What to produce: Work through the entries below and report how many lines include "OpenSCAD". The number alone is the answer.

>> Start Exercise inputs

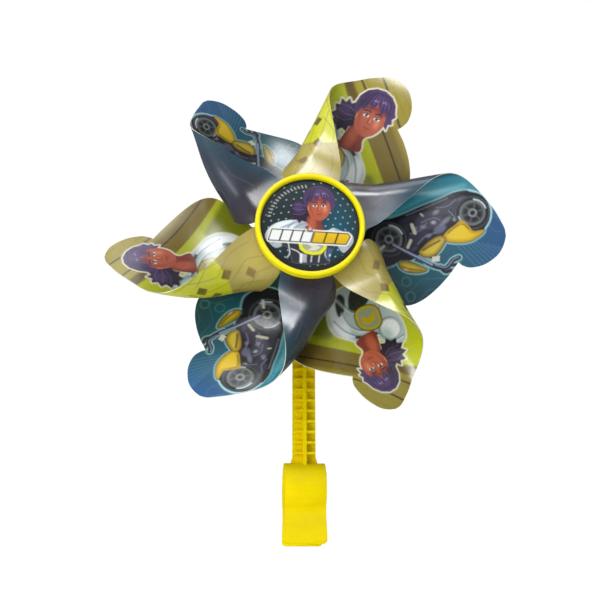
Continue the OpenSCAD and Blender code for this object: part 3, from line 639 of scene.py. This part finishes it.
def surface_group():
    """Shared surface effects: slow mottling, fine grain and their normal, from object coordinates."""
    g = bpy.data.node_groups.new("moulded_surface", "ShaderNodeTree")
    for name, kind in (("Mottle Scale", "NodeSocketFloat"), ("Grain Scale", "NodeSocketFloat"),
                       ("Grain Height", "NodeSocketFloat")):
        g.interface.new_socket(name, in_out="INPUT", socket_type=kind)
    for name, kind in (("Mottle", "NodeSocketFloat"), ("Grain", "NodeSocketFloat"), ("Normal", "NodeSocketVector")):
        g.interface.new_socket(name, in_out="OUTPUT", socket_type=kind)
    nodes, links = g.nodes, g.links
    given, result = nodes.new("NodeGroupInput"), nodes.new("NodeGroupOutput")
    coords = nodes.new("ShaderNodeTexCoord")
    mottle, grain = nodes.new("ShaderNodeTexNoise"), nodes.new("ShaderNodeTexNoise")
    mottle.inputs["Detail"].default_value = 3
    grain.inputs["Detail"].default_value = 2
    bump = nodes.new("ShaderNodeBump")
    bump.inputs["Strength"].default_value = 0.6
    links.new(coords.outputs["Object"], mottle.inputs["Vector"])
    links.new(coords.outputs["Object"], grain.inputs["Vector"])
    links.new(given.outputs["Mottle Scale"], mottle.inputs["Scale"])
    links.new(given.outputs["Grain Scale"], grain.inputs["Scale"])
    links.new(given.outputs["Grain Height"], bump.inputs["Distance"])
    links.new(grain.outputs["Fac"], bump.inputs["Height"])
    links.new(mottle.outputs["Fac"], result.inputs["Mottle"])
    links.new(grain.outputs["Fac"], result.inputs["Grain"])
    links.new(bump.outputs["Normal"], result.inputs["Normal"])
    return g


SURFACE = surface_group()


def surface(nodes, mottle, grain, height):
    use = nodes.new("ShaderNodeGroup")
    use.node_tree = SURFACE
    use.inputs["Mottle Scale"].default_value = mottle
    use.inputs["Grain Scale"].default_value = grain
    use.inputs["Grain Height"].default_value = height
    return use


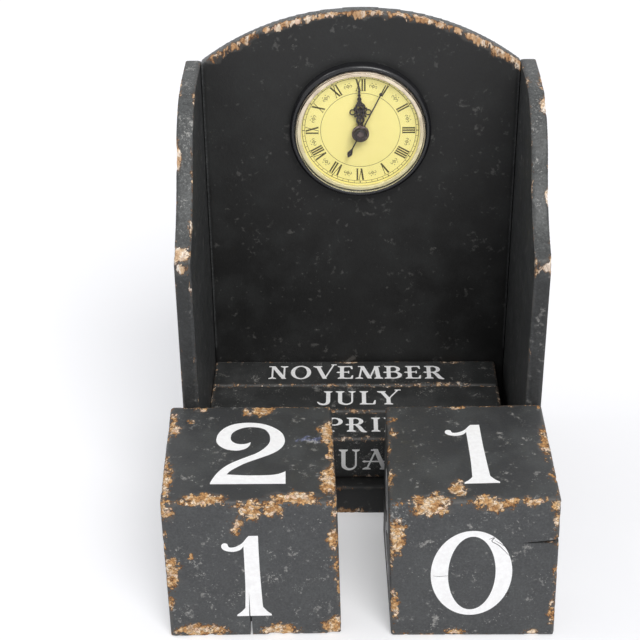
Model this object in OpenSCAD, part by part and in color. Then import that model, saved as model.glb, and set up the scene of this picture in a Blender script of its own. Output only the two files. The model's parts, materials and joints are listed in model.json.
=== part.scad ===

>> End Exercise inputs

Reply to the task: 2